- **Task instructions**
Find every line of the listing below where "model" appears, and copy it.

┄┄┄┄┄┄┄┄┄┄

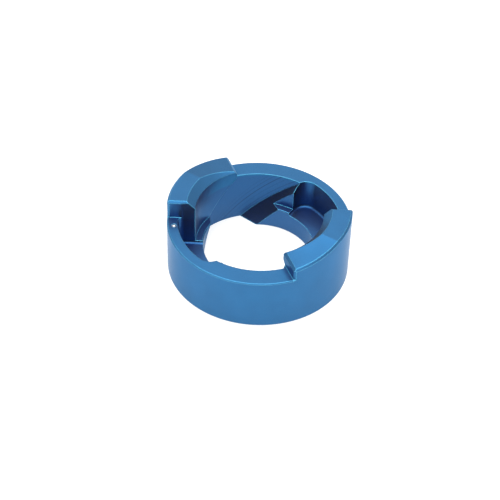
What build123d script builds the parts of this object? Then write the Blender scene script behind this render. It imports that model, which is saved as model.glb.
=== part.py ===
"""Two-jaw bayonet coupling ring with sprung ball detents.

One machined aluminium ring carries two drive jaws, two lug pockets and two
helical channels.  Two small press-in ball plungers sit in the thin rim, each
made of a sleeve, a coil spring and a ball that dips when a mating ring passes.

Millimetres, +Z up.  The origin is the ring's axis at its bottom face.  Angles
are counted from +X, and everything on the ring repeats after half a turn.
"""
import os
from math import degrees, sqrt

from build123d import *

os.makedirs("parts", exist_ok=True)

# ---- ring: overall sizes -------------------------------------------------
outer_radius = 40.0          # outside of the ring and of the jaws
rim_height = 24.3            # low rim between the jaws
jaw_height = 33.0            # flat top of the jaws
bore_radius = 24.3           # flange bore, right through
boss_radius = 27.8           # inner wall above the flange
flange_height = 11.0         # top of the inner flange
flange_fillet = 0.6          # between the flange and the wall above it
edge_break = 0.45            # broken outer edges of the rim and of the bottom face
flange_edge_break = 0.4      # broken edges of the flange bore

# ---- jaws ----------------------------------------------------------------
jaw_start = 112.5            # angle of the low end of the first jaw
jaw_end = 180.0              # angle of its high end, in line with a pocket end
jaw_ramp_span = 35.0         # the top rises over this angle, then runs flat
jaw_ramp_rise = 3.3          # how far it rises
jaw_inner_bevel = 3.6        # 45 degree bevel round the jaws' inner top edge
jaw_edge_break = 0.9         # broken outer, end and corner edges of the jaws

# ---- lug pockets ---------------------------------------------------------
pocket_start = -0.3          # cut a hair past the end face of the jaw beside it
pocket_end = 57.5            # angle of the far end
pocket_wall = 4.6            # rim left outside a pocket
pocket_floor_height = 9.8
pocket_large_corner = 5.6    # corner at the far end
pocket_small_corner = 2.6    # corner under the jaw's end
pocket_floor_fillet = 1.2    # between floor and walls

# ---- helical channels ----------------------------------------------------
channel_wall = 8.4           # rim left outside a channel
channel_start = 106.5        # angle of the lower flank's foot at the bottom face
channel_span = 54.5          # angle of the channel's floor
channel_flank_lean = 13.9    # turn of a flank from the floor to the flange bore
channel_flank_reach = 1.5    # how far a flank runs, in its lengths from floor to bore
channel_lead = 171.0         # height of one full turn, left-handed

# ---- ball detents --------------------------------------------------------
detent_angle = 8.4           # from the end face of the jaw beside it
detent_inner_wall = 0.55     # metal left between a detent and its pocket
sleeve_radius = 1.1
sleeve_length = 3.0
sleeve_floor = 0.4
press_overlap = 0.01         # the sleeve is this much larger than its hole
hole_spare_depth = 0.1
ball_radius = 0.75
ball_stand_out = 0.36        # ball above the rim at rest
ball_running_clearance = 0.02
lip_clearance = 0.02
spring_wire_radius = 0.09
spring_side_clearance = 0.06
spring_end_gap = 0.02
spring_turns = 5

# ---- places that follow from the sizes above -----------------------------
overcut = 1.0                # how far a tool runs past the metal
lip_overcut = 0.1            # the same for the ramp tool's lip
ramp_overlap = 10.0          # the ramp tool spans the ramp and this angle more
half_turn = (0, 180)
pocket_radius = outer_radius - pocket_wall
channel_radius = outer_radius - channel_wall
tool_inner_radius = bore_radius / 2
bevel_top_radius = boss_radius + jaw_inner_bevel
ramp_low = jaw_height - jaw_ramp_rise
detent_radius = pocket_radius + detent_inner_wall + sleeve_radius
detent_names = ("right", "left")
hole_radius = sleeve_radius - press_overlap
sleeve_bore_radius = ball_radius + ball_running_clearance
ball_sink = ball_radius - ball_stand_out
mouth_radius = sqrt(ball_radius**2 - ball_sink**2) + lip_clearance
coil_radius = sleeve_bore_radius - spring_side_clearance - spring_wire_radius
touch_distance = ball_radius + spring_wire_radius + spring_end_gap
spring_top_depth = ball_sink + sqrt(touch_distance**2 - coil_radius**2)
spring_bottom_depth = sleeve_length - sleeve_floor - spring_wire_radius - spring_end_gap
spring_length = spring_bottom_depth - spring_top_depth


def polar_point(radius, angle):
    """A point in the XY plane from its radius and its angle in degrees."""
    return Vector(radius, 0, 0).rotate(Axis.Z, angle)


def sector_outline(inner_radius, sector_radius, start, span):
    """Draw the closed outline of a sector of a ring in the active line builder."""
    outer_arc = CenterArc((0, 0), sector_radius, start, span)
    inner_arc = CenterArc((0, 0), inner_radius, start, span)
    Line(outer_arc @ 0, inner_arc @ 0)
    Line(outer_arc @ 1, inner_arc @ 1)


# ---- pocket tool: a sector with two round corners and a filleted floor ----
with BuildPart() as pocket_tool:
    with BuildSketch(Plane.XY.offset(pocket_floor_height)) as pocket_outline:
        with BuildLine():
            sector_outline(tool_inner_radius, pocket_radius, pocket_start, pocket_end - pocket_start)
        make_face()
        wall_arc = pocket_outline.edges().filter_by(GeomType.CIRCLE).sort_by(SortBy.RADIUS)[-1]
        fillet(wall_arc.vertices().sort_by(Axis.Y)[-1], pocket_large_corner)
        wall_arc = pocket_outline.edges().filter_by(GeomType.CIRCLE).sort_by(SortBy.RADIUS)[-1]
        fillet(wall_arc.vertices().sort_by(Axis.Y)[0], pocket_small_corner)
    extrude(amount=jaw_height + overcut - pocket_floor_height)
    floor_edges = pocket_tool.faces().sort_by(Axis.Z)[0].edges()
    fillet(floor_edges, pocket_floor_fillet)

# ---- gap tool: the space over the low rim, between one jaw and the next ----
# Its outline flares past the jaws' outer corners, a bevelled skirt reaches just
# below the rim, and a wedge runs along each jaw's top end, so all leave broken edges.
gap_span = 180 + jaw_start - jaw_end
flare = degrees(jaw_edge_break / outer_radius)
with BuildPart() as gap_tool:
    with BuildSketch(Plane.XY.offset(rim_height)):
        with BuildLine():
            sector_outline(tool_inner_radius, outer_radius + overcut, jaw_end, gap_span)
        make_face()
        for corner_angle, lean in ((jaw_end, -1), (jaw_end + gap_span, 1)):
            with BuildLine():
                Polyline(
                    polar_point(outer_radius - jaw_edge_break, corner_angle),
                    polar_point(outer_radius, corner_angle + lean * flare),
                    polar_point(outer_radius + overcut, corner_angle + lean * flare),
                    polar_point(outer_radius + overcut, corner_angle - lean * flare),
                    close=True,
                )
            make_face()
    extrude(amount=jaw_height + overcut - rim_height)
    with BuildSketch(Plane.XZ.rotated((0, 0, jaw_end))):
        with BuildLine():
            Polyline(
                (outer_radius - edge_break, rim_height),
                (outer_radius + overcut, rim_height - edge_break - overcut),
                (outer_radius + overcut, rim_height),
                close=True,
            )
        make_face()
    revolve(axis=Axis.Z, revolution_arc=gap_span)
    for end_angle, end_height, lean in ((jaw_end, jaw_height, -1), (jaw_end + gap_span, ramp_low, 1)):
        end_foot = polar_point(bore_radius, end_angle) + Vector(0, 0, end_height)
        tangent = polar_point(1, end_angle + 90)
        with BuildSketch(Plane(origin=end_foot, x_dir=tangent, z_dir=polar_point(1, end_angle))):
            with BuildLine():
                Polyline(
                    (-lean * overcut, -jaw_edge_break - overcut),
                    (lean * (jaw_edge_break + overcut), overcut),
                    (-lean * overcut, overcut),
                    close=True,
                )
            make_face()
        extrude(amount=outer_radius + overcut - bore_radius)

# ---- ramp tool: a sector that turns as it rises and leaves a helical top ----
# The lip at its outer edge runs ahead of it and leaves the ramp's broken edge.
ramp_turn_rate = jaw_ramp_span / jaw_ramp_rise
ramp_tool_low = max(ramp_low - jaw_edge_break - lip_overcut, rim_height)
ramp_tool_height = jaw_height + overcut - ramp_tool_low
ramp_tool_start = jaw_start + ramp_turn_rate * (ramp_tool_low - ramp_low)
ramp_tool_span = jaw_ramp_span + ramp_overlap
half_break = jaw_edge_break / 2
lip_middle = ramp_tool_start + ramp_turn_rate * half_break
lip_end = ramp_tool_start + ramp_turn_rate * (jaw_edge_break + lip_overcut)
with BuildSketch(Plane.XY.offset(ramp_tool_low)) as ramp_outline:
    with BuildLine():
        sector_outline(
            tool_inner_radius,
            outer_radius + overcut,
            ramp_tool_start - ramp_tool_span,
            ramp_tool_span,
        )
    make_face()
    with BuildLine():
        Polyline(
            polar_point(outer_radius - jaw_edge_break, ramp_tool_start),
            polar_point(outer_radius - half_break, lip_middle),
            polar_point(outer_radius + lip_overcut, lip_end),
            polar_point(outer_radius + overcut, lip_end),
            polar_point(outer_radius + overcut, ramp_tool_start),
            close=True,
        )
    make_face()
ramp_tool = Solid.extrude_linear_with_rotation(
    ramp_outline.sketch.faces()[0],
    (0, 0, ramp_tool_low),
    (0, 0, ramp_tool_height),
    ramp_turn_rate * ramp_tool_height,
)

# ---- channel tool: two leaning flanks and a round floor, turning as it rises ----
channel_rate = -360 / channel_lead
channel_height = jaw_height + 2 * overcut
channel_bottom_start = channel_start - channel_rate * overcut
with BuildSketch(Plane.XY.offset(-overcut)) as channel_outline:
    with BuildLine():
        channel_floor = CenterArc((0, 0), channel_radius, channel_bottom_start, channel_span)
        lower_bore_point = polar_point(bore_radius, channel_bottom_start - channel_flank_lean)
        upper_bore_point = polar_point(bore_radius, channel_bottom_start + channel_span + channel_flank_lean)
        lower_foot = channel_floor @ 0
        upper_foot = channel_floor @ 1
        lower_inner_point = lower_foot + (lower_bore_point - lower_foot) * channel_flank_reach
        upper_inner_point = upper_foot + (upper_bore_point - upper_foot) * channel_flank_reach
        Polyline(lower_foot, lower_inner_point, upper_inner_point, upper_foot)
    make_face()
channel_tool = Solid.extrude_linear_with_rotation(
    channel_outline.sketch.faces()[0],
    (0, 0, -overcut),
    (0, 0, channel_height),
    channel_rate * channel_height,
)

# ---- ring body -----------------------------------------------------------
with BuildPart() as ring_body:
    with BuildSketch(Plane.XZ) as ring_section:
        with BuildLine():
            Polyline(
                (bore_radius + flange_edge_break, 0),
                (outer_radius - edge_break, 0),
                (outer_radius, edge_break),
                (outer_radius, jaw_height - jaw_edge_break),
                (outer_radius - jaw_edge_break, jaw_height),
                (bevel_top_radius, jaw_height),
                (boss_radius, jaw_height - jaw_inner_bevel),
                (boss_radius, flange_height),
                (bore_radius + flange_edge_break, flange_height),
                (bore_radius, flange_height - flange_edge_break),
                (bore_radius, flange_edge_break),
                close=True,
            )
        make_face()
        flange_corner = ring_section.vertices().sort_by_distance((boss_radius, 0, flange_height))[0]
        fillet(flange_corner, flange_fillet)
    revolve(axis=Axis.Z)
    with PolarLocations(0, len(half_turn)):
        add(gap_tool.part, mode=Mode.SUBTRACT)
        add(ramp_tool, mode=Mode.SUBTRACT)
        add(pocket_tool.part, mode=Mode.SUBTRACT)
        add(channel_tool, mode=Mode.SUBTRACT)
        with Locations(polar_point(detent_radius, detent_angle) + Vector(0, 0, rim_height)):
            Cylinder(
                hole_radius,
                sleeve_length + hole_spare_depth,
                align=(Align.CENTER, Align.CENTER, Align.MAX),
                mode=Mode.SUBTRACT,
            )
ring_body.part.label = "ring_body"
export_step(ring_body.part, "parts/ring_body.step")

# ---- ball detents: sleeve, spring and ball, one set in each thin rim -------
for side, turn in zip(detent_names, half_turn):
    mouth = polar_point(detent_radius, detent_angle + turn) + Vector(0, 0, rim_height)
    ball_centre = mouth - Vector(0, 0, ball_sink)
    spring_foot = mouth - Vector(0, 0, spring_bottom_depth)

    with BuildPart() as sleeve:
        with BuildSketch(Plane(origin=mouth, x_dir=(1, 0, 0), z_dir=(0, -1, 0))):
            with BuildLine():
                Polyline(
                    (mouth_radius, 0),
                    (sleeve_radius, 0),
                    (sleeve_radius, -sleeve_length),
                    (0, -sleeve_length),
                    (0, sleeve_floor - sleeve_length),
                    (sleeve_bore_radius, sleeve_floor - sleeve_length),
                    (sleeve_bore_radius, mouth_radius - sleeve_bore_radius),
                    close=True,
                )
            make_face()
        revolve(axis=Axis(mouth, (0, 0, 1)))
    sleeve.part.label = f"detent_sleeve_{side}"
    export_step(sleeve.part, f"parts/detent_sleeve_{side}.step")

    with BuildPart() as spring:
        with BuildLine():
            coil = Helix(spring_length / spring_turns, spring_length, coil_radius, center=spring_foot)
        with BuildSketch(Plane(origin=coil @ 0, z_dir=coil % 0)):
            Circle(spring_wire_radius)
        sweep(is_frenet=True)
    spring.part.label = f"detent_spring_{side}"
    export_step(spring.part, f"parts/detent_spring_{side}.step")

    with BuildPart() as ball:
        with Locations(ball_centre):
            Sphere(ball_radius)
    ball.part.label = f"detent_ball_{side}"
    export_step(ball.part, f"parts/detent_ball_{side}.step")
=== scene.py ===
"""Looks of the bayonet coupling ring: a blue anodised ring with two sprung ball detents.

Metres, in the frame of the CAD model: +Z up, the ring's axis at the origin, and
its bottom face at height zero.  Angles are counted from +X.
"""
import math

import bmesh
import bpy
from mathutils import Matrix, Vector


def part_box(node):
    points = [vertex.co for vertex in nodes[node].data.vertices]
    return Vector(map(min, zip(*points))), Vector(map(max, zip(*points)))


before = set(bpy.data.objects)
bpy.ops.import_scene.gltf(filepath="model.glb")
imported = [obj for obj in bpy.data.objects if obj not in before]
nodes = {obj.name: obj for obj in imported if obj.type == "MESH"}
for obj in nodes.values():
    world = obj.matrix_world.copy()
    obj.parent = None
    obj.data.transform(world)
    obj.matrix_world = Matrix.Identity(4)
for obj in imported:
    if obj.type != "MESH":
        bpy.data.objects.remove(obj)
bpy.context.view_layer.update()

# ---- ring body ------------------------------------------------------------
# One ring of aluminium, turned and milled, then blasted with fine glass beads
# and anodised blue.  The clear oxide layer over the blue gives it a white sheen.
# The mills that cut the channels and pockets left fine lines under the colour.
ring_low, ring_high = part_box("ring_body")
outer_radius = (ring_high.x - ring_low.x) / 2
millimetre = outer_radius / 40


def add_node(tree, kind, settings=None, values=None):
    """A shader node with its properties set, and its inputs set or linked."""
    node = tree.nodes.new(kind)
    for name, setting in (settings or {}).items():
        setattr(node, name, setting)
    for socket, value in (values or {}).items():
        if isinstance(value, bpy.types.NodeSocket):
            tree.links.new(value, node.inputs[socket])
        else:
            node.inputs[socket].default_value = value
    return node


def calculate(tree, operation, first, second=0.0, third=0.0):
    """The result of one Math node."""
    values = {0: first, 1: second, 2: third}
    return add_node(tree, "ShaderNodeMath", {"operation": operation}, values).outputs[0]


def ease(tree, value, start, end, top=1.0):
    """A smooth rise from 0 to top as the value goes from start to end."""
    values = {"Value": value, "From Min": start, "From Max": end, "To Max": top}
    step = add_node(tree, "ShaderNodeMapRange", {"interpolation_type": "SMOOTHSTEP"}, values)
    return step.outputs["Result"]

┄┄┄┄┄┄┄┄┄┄

- **Task answer**
What build123d script builds the parts of this object? Then write the Blender scene script behind this render. It imports that model, which is saved as model.glb.
Metres, in the frame of the CAD model: +Z up, the ring's axis at the origin, and
bpy.ops.import_scene.gltf(filepath="model.glb")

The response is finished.